STATED GOAL
Copy out exactly the lines from the start of the data to the line containing "seal_place = 3.0". Include both.

(Rows from a 3D modeling dataset)
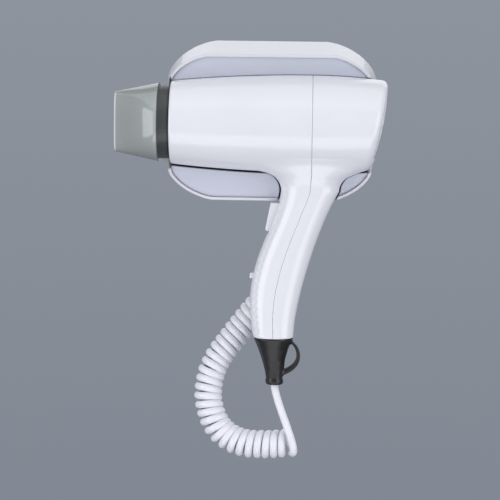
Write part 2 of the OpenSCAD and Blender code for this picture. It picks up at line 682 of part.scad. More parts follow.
module cord_tail() color([0.95, 0.95, 0.97]) tube(tail_route, cord_d);
module cord_coil() color([0.95, 0.95, 0.97]) tube(coil_route, curl_d, 12);
module cord_lead() color([0.95, 0.95, 0.97]) tube(lead_route, cord_d);

wall_plate();
holder_shell();
cradle_liner();
holder_screws();
terminal_block();
holder_leads();
cord_gland();
holder_cord_clamp();
holder_clamp_screws();
front_housing();
rear_housing();
housing_screws();
outlet_collar();
outlet_grille();
heater_sleeve();
mica_boards();
heating_coils();
thermostat();
thermal_fuse();
fan_duct();
motor_can();
motor_magnets();
motor_end_cap();
motor_bushes();
rectifier_board();
motor_shaft();
motor_rotor();
impeller();
filter_cap();
filter_mesh();
nozzle();
trigger();
trigger_pin();
trigger_spring();
microswitch();
speed_slider();
slide_switch();
noise_capacitor();
handle_leads();
strain_relief();
handset_cord_clamp();
handset_clamp_screws();
cord_tail();
cord_coil();
cord_lead();
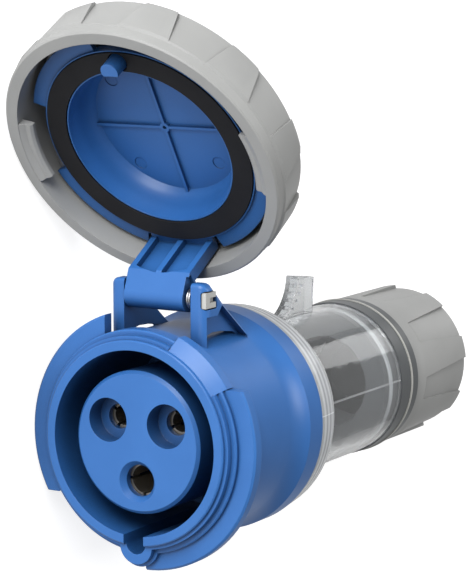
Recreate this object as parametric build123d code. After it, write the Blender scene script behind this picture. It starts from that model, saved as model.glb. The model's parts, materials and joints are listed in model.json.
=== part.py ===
# Trailing cee socket, 16 A, two poles and earth, with a hinged lid and a turning bayonet ring.
# Each piece is modelled about the plug's axis: +Z leaves the mouth, +Y points at the hinge.
# The finished set is then laid down on the three points on which it rests.
from build123d import *
import os
from math import cos, radians, sin

# Fits between pieces
gap = 0.3
pin_fit = 0.05
slip = 0.1

# Shroud of the front housing
mouth_r = 22.9
rim_r = 25.35
rim_step = 1.1
rim_edge = 0.3
lip_r = 26.25
lip_depth = 2.7
collar_r = 27.6
body_r = 26.5
collar_blend = 0.8
shroud_depth = 37.0
partition_thick = 4.0

# Rear flange and spigot of the front housing
flange_r = 28.6
flange_front = 37.0
flange_rise = 7.0
flange_back = 43.3
spigot_r = 24.9
spigot_wall = 2.0
spigot_length = 9.0
seal_depth = 1.2
seal_width = 2.2
seal_place = 3.0

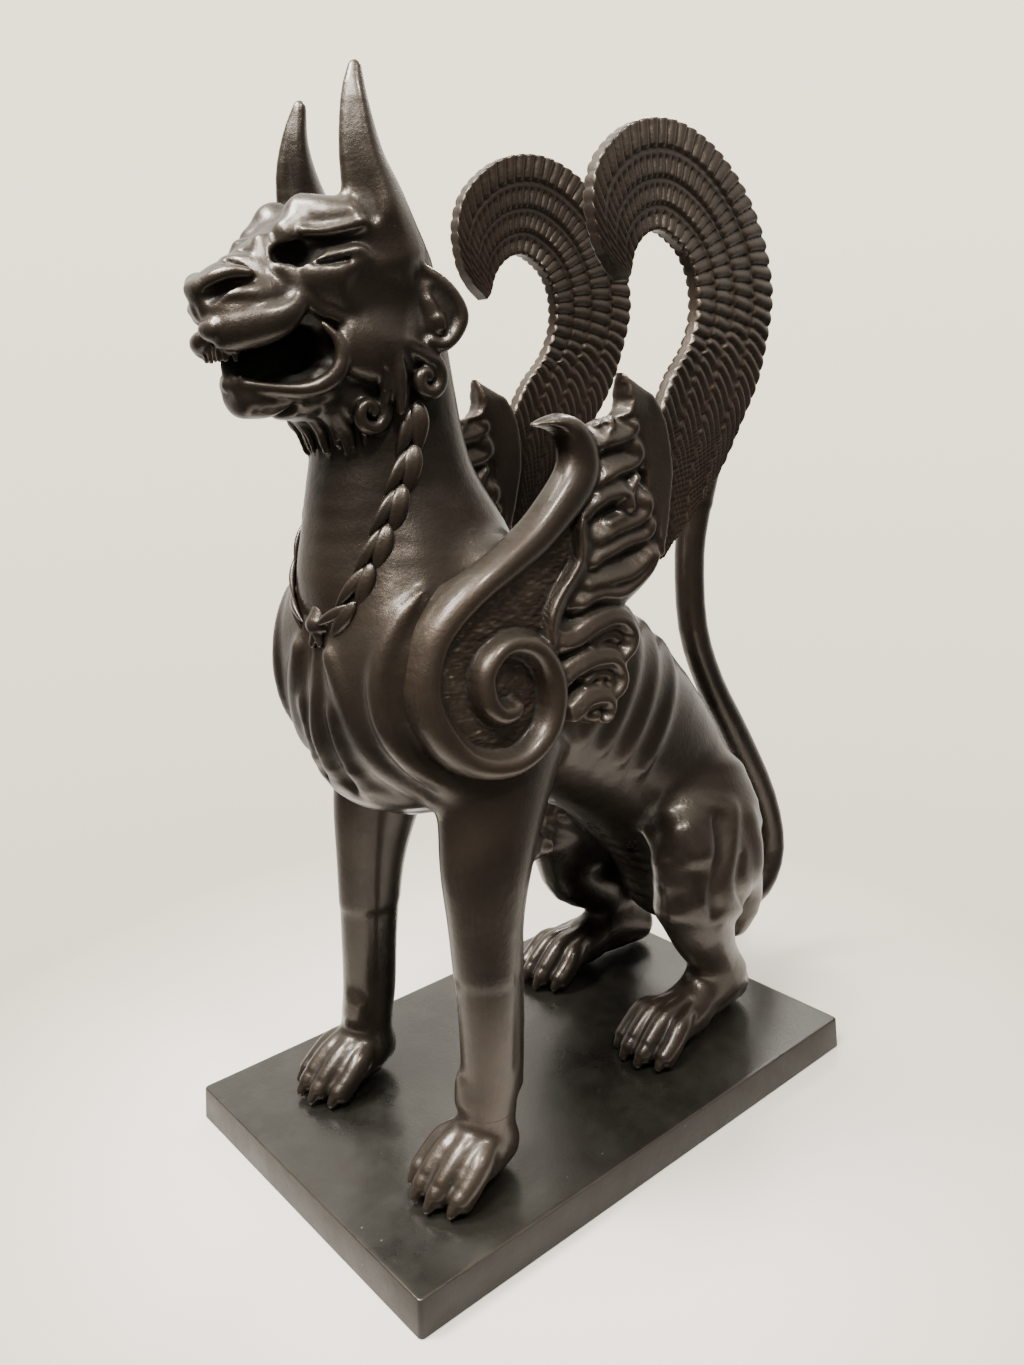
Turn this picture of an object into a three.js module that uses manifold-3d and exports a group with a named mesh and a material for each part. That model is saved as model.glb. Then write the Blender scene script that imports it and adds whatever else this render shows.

ANSWER TO THE PROBLEM
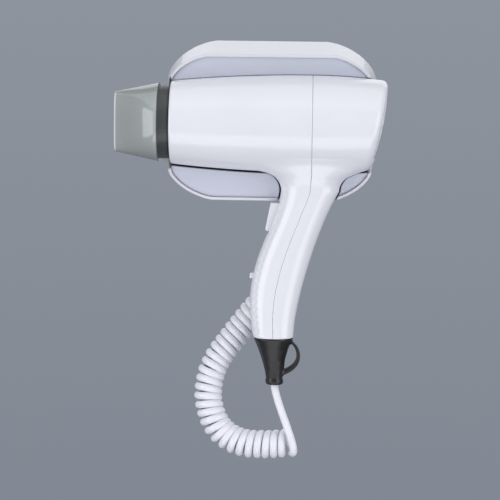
Write part 2 of the OpenSCAD and Blender code for this picture. It picks up at line 682 of part.scad. More parts follow.
module cord_tail() color([0.95, 0.95, 0.97]) tube(tail_route, cord_d);
module cord_coil() color([0.95, 0.95, 0.97]) tube(coil_route, curl_d, 12);
module cord_lead() color([0.95, 0.95, 0.97]) tube(lead_route, cord_d);

wall_plate();
holder_shell();
cradle_liner();
holder_screws();
terminal_block();
holder_leads();
cord_gland();
holder_cord_clamp();
holder_clamp_screws();
front_housing();
rear_housing();
housing_screws();
outlet_collar();
outlet_grille();
heater_sleeve();
mica_boards();
heating_coils();
thermostat();
thermal_fuse();
fan_duct();
motor_can();
motor_magnets();
motor_end_cap();
motor_bushes();
rectifier_board();
motor_shaft();
motor_rotor();
impeller();
filter_cap();
filter_mesh();
nozzle();
trigger();
trigger_pin();
trigger_spring();
microswitch();
speed_slider();
slide_switch();
noise_capacitor();
handle_leads();
strain_relief();
handset_cord_clamp();
handset_clamp_screws();
cord_tail();
cord_coil();
cord_lead();
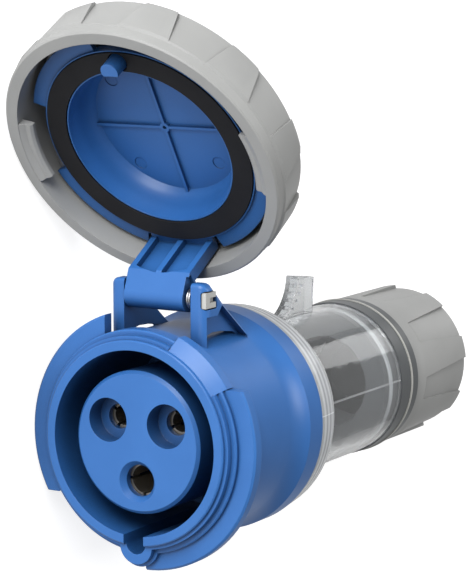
Recreate this object as parametric build123d code. After it, write the Blender scene script behind this picture. It starts from that model, saved as model.glb. The model's parts, materials and joints are listed in model.json.
=== part.py ===
# Trailing cee socket, 16 A, two poles and earth, with a hinged lid and a turning bayonet ring.
# Each piece is modelled about the plug's axis: +Z leaves the mouth, +Y points at the hinge.
# The finished set is then laid down on the three points on which it rests.
from build123d import *
import os
from math import cos, radians, sin

# Fits between pieces
gap = 0.3
pin_fit = 0.05
slip = 0.1

# Shroud of the front housing
mouth_r = 22.9
rim_r = 25.35
rim_step = 1.1
rim_edge = 0.3
lip_r = 26.25
lip_depth = 2.7
collar_r = 27.6
body_r = 26.5
collar_blend = 0.8
shroud_depth = 37.0
partition_thick = 4.0

# Rear flange and spigot of the front housing
flange_r = 28.6
flange_front = 37.0
flange_rise = 7.0
flange_back = 43.3
spigot_r = 24.9
spigot_wall = 2.0
spigot_length = 9.0
seal_depth = 1.2
seal_width = 2.2
seal_place = 3.0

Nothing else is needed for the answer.